WHAT TO DO:
Copy the data exactly from the line that contains "make_housing()" through the line that contains "NODES[node].hide_render = NODES[node].hide_viewport", keeping both end lines and leaving out everything else.

DATA SHOWN:
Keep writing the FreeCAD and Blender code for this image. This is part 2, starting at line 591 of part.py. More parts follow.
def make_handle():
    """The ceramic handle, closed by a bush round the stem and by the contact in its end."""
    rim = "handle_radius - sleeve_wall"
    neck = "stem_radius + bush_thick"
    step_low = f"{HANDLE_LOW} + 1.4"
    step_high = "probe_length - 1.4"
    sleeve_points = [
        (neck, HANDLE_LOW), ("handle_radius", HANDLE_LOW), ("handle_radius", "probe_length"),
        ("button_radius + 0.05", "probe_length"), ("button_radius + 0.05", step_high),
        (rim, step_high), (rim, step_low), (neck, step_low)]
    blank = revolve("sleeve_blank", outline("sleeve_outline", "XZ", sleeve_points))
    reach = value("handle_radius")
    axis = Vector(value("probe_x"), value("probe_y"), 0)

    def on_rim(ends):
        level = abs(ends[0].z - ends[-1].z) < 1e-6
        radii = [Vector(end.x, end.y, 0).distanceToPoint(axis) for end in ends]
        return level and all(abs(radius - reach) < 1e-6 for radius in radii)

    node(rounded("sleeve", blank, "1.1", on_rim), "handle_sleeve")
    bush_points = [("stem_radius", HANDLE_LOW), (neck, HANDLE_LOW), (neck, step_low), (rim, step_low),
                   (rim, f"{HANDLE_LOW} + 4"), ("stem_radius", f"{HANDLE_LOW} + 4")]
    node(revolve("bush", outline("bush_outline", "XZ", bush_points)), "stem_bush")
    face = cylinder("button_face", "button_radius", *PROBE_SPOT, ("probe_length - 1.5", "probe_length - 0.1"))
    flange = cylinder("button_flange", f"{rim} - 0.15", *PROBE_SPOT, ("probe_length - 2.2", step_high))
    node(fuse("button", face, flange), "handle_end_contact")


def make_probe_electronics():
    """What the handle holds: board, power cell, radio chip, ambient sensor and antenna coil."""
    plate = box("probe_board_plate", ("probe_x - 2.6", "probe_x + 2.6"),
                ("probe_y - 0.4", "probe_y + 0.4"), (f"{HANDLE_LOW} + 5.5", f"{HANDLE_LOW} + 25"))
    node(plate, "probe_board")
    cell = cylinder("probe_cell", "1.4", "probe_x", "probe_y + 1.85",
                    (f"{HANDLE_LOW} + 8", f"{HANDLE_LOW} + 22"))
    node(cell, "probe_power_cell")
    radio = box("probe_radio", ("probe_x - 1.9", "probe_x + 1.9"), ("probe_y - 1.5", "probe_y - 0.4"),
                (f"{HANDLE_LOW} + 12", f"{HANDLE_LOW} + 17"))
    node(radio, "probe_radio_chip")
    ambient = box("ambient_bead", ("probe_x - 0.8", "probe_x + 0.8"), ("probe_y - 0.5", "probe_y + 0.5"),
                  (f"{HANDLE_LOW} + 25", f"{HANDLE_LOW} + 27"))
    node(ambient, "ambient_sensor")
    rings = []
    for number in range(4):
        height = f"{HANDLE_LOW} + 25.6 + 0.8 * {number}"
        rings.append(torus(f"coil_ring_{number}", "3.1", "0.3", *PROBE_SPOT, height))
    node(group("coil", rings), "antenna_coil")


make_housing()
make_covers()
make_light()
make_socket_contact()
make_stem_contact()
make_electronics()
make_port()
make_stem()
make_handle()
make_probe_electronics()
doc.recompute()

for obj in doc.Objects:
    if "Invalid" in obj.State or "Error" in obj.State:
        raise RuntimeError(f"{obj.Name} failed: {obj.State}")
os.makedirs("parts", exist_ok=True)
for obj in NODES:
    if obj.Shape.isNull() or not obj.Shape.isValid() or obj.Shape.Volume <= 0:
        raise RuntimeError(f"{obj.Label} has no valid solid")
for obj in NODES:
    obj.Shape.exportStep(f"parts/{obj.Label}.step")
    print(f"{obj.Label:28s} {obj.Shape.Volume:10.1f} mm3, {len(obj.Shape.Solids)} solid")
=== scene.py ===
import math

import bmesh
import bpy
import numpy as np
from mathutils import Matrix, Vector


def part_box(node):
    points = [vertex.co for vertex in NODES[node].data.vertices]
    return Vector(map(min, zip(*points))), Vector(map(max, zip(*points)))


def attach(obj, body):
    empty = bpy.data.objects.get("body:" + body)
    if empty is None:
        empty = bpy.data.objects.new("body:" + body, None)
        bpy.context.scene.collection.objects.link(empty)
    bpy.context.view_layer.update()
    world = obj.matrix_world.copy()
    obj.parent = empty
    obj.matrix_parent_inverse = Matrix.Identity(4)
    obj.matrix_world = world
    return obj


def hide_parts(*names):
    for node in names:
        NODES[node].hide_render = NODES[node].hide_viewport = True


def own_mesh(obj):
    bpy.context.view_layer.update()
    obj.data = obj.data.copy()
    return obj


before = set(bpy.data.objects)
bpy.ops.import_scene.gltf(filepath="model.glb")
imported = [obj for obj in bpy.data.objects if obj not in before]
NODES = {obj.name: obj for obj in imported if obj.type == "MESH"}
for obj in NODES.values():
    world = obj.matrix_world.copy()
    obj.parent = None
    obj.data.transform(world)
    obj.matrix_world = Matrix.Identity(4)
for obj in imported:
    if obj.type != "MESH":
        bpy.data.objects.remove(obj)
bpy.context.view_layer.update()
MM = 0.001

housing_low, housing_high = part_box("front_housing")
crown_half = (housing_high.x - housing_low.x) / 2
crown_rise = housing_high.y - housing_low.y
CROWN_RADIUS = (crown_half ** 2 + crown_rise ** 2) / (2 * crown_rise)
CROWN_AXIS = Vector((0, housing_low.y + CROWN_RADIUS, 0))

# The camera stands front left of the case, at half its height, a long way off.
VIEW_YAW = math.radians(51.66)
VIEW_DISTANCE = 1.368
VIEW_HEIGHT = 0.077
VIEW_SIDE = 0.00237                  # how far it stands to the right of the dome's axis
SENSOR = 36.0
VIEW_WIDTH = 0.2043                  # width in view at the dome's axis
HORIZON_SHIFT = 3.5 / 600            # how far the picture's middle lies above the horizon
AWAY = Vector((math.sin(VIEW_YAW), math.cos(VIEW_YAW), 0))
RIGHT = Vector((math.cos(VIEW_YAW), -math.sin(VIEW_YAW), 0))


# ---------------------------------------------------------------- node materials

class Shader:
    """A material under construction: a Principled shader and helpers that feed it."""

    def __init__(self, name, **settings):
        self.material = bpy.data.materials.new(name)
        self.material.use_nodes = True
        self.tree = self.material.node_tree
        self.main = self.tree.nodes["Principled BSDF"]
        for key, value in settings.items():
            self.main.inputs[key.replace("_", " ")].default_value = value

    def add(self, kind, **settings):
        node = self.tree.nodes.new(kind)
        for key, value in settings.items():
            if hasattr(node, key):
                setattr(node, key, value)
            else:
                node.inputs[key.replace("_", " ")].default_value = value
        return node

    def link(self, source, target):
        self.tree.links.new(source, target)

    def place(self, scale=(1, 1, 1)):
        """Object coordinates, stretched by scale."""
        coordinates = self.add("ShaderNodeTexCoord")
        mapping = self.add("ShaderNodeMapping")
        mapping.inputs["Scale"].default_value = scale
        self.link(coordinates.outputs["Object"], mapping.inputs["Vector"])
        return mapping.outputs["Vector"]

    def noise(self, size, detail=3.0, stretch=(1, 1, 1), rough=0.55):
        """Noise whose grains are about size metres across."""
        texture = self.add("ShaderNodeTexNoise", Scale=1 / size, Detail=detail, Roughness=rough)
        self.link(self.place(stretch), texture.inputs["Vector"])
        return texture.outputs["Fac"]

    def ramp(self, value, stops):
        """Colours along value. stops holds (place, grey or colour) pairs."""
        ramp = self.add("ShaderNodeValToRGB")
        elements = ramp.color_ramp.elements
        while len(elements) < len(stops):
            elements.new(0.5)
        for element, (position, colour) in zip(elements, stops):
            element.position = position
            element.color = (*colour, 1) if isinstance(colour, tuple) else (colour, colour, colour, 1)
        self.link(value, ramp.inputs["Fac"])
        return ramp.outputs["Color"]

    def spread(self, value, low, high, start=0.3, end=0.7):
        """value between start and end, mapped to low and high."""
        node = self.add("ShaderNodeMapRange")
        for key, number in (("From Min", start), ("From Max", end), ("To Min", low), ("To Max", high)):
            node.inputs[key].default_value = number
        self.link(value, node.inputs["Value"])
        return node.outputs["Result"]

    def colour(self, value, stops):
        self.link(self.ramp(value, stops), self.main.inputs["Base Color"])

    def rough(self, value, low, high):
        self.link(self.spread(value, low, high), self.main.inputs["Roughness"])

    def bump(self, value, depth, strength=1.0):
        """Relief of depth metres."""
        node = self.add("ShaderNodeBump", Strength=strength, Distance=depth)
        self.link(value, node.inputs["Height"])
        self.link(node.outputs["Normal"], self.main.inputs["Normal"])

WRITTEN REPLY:
make_housing()
make_covers()
make_light()
make_socket_contact()
make_stem_contact()
make_electronics()
make_port()
make_stem()
make_handle()
make_probe_electronics()
doc.recompute()

for obj in doc.Objects:
    if "Invalid" in obj.State or "Error" in obj.State:
        raise RuntimeError(f"{obj.Name} failed: {obj.State}")
os.makedirs("parts", exist_ok=True)
for obj in NODES:
    if obj.Shape.isNull() or not obj.Shape.isValid() or obj.Shape.Volume <= 0:
        raise RuntimeError(f"{obj.Label} has no valid solid")
for obj in NODES:
    obj.Shape.exportStep(f"parts/{obj.Label}.step")
    print(f"{obj.Label:28s} {obj.Shape.Volume:10.1f} mm3, {len(obj.Shape.Solids)} solid")
=== scene.py ===
import math

import bmesh
import bpy
import numpy as np
from mathutils import Matrix, Vector


def part_box(node):
    points = [vertex.co for vertex in NODES[node].data.vertices]
    return Vector(map(min, zip(*points))), Vector(map(max, zip(*points)))


def attach(obj, body):
    empty = bpy.data.objects.get("body:" + body)
    if empty is None:
        empty = bpy.data.objects.new("body:" + body, None)
        bpy.context.scene.collection.objects.link(empty)
    bpy.context.view_layer.update()
    world = obj.matrix_world.copy()
    obj.parent = empty
    obj.matrix_parent_inverse = Matrix.Identity(4)
    obj.matrix_world = world
    return obj


def hide_parts(*names):
    for node in names:
        NODES[node].hide_render = NODES[node].hide_viewport = True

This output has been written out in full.